Forty years ago two Turkish diplomats in Los Angeles became the victims of hate crimes on U.S. soil. On Jan. 27, 1973, a 77-year-old Armenian-American man, Gourgen Yanikian, gunned down the Consul General of Turkey, Mehmet Baydar, and the Vice Consul, Bahadir Demir, in a Santa Barbara hotel. Sentenced to life imprisonment, Yanikian was released on parole in January 1984 by then California Governor, George Deukmejian.

On the day of his crime, Yanikian issued a public appeal urging to kill Turks, which inspired JCAG – a militant offshoot of the Armenian Revolutionary Federation (ARF) – and the Armenian Secret Army for the Liberation of Armenia (ASALA). Between 1975 and 1991, the two terrorist groups staged over 300 attacks murdering scores of Turkish diplomats and civilians across North America, Europe and the Middle East.

Nine years after Yanikian’s crime, on Jan. 28, 1982, 20-year-old Harry Sassounian, murdered the Turkish Consul General, Kemal Arikan, at a street intersection in Los Angeles. While Sassounian was sentenced to life imprisonment without parole in 1984, some Armenian-American groups named him a hero and pushed for his parole eligibility in 2002. Last year, Paul Krekorian, the Los Angeles City Councilman of Armenian heritage, petitioned federal authorities to pardon Sassounian.

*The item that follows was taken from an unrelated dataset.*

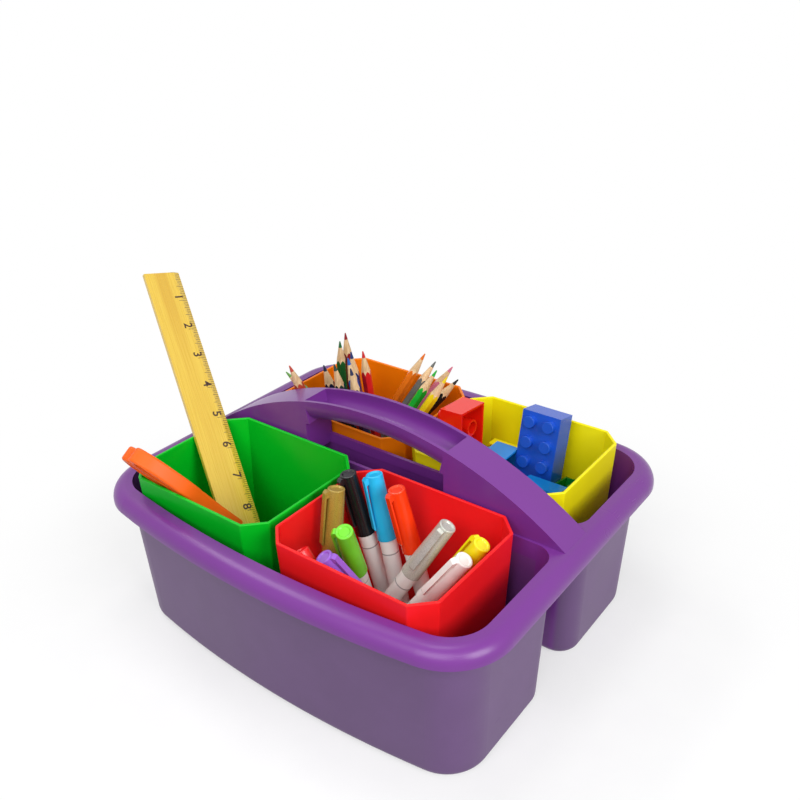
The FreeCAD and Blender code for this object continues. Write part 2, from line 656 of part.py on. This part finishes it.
# ---------------------------------------------------------------- toy bricks
def make_brick(name, studs, tall, place, plain=False):
    body = new_body(name)
    pitch, slack = size("brickPitch"), size("brickGap")
    x, y = studs * pitch / 2 - slack, pitch - slack
    height = size("brickHeight" if tall else "plateHeight")
    bound = "Sizes.brickHeight" if tall else "Sizes.plateHeight"
    sketch = new_sketch(body, name + "_outline", "XY_Plane")
    add_loop(sketch, [(-x, -y), (x, -y), (x, y), (-x, y)])
    pad(body, sketch, name + "_block", bound)
    skin = size("brickWall")
    sketch = new_sketch(body, name + "_hollow", "XY_Plane")
    add_loop(sketch, [(skin - x, skin - y), (x - skin, skin - y), (x - skin, y - skin),
                      (skin - x, y - skin)])
    pocket(body, sketch, name + "_inside", bound + " - Sizes.brickWall", backwards=True)
    sketch = new_sketch(body, name + "_tubes", "XY_Plane")
    for k in range(studs - 1):
        add_circle(sketch, (k + 1 - studs / 2) * pitch, 0, size("tubeRadius"))
        add_circle(sketch, (k + 1 - studs / 2) * pitch, 0, size("tubeBore"))
    pad(body, sketch, name + "_rings", bound + " - Sizes.brickWall")
    if not plain:
        sketch = new_sketch(body, name + "_studs", "XY_Plane", height, bound)
        for k in range(studs):
            for row in (-0.5, 0.5):
                add_circle(sketch, (k + 0.5 - studs / 2) * pitch, row * pitch, size("studRadius"))
        pad(body, sketch, name + "_stud_pads", "Sizes.studHeight")
        stud_top = height + size("studHeight")
        fillet(body, name + "_stud_round", "Sizes.studRound", lambda e: level(e, stud_top))
    body.Placement = place


def brick_at(middle, across, along, tall=True):
    """A brick by its middle, the way its length runs and the way its studs face."""
    place = frame(middle, across, along)
    half = size("brickHeight" if tall else "plateHeight") / 2
    shift = place.Rotation.multVec(Vector(0, 0, -half))
    return Placement(place.Base + shift, place.Rotation)


# name, studs long, full height, middle, length runs, studs face
LEAN, LEAN_FACE = (0, 0.22, 0.975), (0, -0.975, 0.22)
BRICKS = [
    ("brick_blue", 8, True, (76, 91.44, 79.21), LEAN, LEAN_FACE),
    ("brick_sky_front", 6, True, (93, 61.08, 53.98), LEAN, LEAN_FACE),
    ("brick_sky_back", 6, True, (50.1, 76.5, 62.7), (0, 0, 1), (-1, 0, 0)),
    ("brick_red", 8, True, (22.62, 66.99, 80.4), (-0.045, 0.10, 0.994), (-0.999, 0, -0.045)),
    ("brick_yellow", 6, False, (43.8, 104.8, 53.0), (0, 0, 1), (0, 1, 0)),
    ("brick_green", 2, True, (108.1, 93.5, 80.9), (1, 0, 0), (0, -0.22, -0.975)),
]
make_brick("brick_tile", 6, False, Placement(Vector(62, 82, 5), Rotation()), plain=True)
for name, studs, tall, middle, across, along in BRICKS:
    make_brick(name, studs, tall, brick_at(middle, across, along, tall))


# ---------------------------------------------------------------- check and write
doc.recompute()
for item in doc.Objects:
    bad = {"Invalid", "Error"} & set(item.State)
    assert not bad, "%s is %s" % (item.Name, bad)
for sub in subparts:
    shape = sub.Shape
    assert not shape.isNull() and shape.isValid(), sub.Label
    assert len(shape.Solids) == 1, "%s has %d solids" % (sub.Label, len(shape.Solids))
    shape.exportStep("parts/%s.step" % sub.Label)
print(len(subparts), "parts")
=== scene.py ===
import json
import math

import bmesh
import bpy
from mathutils import Matrix, Vector


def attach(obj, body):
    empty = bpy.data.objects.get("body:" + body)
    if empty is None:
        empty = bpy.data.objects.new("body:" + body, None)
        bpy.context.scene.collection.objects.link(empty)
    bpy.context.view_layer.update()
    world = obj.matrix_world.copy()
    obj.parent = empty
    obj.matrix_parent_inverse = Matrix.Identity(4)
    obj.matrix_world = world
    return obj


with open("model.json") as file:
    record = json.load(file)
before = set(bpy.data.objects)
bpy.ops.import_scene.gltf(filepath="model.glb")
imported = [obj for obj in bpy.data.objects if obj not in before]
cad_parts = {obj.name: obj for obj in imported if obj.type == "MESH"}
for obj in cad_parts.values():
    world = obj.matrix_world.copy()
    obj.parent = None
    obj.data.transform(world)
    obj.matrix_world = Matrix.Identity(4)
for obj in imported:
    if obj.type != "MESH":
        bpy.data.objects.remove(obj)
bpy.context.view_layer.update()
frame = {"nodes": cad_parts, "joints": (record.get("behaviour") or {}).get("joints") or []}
nodes = frame["nodes"]
joints = {joint["name"]: joint for joint in frame["joints"]}
MM = 0.001
INCH = 25.4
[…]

The 2012 terrorist attack on the U.S. Consulate in Benghazi, which killed Ambassador Christopher Stevens and four others, and the recent threats by ASALA against Turkish and Azerbaijani officials highlight current dangers against diplomats at home and abroad. I join Turkic-Americans, members of the Pax Turcica Institute, to commemorate the fallen Turkish diplomats and to urge U.S. officials remain vigilant about the security of diplomats on our soil. Instead of seeking to justify hate crimes by sympathizing with convicted murderers, our elected representatives should promote tolerance in their ethnic constituencies.